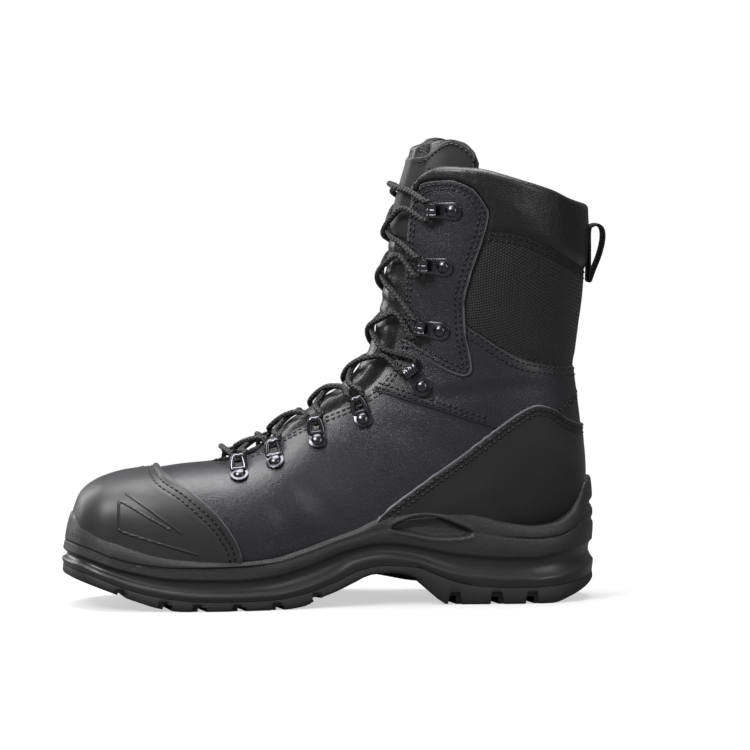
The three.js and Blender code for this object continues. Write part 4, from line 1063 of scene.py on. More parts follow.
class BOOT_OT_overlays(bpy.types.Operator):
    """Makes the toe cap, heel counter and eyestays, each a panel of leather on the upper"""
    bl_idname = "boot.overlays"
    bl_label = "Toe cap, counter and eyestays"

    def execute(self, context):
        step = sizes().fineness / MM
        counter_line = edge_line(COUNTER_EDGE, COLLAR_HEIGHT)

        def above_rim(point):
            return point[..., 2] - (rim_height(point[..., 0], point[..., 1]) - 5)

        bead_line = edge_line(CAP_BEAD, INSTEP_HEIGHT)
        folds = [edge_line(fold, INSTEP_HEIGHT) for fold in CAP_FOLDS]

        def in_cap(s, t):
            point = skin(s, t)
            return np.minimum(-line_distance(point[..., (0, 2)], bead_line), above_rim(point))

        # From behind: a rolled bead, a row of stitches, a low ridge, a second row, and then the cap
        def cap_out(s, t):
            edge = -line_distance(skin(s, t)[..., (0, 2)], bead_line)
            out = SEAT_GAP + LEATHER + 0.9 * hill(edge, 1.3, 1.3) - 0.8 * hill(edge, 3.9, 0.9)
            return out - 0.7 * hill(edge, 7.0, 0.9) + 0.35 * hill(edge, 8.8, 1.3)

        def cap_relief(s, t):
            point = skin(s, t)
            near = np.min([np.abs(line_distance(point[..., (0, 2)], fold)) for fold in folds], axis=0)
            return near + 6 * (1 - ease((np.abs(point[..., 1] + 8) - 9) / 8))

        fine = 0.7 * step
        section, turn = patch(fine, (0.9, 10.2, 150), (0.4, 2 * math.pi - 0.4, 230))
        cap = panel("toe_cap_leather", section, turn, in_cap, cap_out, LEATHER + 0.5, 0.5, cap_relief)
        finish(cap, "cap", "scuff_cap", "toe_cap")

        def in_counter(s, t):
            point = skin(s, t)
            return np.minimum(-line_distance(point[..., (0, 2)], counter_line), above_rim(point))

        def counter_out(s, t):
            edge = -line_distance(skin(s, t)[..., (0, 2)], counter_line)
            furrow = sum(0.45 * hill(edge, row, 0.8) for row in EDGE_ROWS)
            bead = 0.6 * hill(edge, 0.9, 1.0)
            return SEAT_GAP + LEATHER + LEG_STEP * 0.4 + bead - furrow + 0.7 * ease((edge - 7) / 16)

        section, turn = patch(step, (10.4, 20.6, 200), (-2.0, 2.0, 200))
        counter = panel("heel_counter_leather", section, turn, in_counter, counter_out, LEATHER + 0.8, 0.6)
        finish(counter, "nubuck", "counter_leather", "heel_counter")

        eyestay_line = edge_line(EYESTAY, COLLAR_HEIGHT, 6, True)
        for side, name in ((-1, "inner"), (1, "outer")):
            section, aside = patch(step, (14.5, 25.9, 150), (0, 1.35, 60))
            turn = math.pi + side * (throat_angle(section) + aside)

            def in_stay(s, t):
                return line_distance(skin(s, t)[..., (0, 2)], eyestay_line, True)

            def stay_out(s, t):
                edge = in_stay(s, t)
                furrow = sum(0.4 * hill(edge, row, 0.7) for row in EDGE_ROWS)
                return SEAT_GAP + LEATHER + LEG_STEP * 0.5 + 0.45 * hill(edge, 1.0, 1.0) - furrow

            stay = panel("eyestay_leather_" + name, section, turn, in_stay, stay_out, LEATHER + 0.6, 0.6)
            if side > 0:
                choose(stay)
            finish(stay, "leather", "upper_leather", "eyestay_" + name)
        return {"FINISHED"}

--

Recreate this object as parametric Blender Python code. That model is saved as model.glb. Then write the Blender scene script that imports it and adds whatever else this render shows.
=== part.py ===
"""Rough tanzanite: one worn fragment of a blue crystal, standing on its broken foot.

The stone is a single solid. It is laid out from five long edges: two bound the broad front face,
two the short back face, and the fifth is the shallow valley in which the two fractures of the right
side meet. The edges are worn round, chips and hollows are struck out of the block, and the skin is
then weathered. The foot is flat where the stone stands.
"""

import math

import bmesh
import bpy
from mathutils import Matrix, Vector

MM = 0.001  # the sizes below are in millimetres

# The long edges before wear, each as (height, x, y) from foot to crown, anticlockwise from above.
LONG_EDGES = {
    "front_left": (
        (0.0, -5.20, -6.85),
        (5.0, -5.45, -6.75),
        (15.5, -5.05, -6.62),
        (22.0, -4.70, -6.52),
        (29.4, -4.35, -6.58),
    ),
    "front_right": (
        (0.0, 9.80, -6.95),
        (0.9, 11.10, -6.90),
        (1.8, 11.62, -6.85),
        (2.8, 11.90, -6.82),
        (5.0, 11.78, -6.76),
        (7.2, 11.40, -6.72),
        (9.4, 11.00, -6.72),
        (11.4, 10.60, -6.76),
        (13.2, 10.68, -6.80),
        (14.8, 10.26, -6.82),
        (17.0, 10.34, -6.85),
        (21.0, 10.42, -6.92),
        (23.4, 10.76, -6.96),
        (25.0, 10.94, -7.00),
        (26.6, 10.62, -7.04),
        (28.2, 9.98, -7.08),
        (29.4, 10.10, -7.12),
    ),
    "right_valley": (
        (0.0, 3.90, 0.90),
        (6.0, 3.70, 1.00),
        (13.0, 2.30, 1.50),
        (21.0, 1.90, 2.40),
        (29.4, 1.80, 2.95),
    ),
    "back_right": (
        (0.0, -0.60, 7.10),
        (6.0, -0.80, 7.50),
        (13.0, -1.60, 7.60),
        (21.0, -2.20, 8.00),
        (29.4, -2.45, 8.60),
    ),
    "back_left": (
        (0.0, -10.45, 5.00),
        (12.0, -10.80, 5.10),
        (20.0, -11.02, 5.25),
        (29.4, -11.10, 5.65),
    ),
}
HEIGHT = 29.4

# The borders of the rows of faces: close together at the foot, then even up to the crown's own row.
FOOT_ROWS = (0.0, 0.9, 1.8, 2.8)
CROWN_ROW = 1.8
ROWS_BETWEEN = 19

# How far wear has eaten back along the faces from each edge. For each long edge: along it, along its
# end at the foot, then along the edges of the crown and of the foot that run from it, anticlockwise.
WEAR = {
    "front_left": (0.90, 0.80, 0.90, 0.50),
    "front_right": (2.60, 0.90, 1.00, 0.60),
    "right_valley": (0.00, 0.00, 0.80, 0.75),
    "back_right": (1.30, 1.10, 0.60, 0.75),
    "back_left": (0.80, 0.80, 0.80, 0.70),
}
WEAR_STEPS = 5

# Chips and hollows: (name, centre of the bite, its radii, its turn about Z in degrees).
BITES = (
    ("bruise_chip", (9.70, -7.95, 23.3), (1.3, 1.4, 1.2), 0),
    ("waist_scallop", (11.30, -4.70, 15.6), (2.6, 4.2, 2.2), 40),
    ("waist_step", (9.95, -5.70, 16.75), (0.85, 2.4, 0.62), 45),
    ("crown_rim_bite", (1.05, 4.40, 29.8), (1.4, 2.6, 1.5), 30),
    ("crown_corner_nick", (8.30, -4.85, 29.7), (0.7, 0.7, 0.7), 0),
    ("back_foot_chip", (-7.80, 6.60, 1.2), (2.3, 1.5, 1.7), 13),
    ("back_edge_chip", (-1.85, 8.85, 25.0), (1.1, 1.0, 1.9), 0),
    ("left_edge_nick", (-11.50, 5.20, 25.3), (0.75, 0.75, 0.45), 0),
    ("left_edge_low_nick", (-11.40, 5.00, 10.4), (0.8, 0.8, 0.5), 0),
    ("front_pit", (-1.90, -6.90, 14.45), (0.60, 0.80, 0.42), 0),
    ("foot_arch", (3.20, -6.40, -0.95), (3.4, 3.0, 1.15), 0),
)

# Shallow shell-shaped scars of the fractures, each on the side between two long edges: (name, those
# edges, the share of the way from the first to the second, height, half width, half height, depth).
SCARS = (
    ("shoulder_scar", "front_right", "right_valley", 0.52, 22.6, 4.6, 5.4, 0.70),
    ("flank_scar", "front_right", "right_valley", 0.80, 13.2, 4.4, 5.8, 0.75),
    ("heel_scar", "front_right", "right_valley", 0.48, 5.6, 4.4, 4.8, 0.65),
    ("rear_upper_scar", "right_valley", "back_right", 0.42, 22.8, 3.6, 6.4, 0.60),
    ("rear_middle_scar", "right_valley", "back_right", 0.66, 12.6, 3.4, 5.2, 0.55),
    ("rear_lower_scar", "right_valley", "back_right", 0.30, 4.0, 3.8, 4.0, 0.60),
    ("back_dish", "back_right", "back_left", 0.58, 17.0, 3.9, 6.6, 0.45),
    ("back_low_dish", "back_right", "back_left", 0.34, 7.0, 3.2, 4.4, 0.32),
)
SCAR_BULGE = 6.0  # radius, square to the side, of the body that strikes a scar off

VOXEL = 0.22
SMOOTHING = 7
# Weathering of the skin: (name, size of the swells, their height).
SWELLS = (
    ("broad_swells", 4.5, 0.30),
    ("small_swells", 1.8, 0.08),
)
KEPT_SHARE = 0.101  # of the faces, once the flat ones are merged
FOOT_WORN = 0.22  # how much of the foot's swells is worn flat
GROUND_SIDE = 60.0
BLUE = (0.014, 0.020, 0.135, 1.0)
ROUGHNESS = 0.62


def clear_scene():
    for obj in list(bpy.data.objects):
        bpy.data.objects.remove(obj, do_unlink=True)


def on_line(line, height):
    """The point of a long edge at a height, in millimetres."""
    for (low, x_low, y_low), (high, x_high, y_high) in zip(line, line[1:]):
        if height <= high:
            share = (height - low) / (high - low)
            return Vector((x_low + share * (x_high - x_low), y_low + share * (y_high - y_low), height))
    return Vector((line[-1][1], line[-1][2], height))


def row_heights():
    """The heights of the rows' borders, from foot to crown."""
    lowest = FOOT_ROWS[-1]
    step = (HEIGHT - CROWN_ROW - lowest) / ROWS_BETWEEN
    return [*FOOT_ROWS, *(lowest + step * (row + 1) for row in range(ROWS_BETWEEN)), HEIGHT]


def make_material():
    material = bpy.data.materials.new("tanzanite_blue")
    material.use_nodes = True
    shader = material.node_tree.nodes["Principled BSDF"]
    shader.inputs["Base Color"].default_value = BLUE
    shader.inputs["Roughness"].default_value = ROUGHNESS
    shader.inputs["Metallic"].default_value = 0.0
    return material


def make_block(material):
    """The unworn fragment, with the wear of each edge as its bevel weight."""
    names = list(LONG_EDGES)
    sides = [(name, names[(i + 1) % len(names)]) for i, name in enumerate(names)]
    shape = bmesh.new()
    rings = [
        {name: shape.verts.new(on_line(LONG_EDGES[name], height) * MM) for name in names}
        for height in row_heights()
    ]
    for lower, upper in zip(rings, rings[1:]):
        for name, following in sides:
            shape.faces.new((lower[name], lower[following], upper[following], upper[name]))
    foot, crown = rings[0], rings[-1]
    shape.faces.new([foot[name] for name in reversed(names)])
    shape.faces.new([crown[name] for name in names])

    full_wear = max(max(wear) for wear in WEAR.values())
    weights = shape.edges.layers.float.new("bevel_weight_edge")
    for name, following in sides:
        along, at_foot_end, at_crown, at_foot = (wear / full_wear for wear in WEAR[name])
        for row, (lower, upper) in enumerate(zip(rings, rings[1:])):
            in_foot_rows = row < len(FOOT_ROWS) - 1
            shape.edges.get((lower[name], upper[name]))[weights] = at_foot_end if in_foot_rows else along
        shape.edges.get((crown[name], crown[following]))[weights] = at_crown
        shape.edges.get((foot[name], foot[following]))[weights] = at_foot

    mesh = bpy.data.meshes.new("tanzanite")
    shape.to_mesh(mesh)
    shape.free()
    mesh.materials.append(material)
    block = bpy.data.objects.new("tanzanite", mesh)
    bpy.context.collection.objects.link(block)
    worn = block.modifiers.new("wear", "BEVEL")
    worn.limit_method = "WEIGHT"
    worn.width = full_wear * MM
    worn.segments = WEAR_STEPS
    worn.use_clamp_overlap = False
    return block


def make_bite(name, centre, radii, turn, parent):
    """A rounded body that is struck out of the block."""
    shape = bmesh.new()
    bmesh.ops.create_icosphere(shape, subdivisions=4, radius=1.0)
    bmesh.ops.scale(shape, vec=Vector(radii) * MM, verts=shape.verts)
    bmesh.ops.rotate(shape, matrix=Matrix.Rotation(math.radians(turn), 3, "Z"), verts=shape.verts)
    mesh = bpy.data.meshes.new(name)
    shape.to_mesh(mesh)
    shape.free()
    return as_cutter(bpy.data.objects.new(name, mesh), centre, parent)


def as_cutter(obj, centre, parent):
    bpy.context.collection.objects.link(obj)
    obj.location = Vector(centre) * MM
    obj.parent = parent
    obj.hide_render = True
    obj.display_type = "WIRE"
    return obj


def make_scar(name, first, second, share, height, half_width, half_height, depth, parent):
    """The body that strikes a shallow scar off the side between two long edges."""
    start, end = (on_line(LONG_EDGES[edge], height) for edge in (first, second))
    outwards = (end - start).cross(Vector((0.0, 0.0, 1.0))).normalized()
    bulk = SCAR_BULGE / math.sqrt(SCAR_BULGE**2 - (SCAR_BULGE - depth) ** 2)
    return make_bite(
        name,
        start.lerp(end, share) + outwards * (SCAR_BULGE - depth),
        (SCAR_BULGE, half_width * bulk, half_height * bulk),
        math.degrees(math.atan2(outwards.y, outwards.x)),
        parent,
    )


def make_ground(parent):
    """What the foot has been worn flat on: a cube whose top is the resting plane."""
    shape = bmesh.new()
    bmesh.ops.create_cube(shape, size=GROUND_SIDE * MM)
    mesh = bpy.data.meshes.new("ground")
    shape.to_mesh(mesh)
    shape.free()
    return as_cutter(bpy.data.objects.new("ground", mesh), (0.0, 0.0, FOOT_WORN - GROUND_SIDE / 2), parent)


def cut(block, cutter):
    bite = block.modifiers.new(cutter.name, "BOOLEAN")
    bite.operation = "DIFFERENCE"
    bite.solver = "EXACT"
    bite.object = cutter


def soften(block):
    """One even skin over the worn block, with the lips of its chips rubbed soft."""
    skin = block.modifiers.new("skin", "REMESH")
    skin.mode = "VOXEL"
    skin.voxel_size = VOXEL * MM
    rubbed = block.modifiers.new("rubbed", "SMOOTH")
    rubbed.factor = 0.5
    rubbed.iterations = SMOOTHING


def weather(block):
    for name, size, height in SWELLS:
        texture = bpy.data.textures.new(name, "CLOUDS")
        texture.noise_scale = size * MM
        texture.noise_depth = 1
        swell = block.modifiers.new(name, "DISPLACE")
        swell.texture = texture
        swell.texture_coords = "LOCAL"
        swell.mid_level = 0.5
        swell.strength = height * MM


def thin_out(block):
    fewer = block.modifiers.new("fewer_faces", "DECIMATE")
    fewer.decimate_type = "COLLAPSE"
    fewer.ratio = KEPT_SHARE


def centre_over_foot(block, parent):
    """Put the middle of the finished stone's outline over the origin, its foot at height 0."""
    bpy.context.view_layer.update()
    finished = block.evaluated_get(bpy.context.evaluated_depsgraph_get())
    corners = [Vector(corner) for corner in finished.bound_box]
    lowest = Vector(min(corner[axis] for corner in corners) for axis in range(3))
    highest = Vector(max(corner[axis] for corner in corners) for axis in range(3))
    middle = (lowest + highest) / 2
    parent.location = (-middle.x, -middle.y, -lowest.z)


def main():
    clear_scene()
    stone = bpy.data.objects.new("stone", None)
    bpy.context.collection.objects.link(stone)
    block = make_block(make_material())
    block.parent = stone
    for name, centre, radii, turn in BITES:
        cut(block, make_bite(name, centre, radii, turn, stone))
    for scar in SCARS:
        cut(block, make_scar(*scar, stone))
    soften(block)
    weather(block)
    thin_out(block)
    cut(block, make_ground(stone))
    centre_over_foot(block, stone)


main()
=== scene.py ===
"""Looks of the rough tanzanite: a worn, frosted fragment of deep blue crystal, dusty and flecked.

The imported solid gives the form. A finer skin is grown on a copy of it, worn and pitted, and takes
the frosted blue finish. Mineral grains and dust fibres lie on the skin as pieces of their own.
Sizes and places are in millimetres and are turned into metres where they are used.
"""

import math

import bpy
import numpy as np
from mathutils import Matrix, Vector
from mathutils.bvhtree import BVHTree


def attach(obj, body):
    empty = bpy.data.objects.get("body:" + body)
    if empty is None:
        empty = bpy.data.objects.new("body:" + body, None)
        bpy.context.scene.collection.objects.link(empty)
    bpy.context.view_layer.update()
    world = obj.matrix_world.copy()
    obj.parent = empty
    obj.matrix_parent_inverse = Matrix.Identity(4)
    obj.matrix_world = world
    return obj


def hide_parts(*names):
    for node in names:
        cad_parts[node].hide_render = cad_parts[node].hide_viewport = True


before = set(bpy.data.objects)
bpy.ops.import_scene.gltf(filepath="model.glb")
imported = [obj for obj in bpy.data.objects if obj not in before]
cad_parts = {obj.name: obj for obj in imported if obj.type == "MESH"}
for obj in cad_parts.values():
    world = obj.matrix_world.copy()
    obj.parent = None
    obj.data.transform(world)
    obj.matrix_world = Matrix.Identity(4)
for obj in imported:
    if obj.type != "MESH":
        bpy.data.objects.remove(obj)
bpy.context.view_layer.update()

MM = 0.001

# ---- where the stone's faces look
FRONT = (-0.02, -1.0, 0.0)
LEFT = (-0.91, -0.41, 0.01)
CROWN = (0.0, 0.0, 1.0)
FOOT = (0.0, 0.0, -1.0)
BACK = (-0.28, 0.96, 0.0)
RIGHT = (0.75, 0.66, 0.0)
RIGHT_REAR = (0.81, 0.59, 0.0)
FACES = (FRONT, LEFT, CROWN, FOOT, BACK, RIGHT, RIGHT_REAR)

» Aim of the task
Return only the stretch of the material above from the line holding "lowest = Vector(min(corner[axis]" through the line holding "if empty is", copied exactly.

» Answer to this task
    lowest = Vector(min(corner[axis] for corner in corners) for axis in range(3))
    highest = Vector(max(corner[axis] for corner in corners) for axis in range(3))
    middle = (lowest + highest) / 2
    parent.location = (-middle.x, -middle.y, -lowest.z)


def main():
    clear_scene()
    stone = bpy.data.objects.new("stone", None)
    bpy.context.collection.objects.link(stone)
    block = make_block(make_material())
    block.parent = stone
    for name, centre, radii, turn in BITES:
        cut(block, make_bite(name, centre, radii, turn, stone))
    for scar in SCARS:
        cut(block, make_scar(*scar, stone))
    soften(block)
    weather(block)
    thin_out(block)
    cut(block, make_ground(stone))
    centre_over_foot(block, stone)


main()
=== scene.py ===
"""Looks of the rough tanzanite: a worn, frosted fragment of deep blue crystal, dusty and flecked.

The imported solid gives the form. A finer skin is grown on a copy of it, worn and pitted, and takes
the frosted blue finish. Mineral grains and dust fibres lie on the skin as pieces of their own.
Sizes and places are in millimetres and are turned into metres where they are used.
"""

import math

import bpy
import numpy as np
from mathutils import Matrix, Vector
from mathutils.bvhtree import BVHTree


def attach(obj, body):
    empty = bpy.data.objects.get("body:" + body)
    if empty is None:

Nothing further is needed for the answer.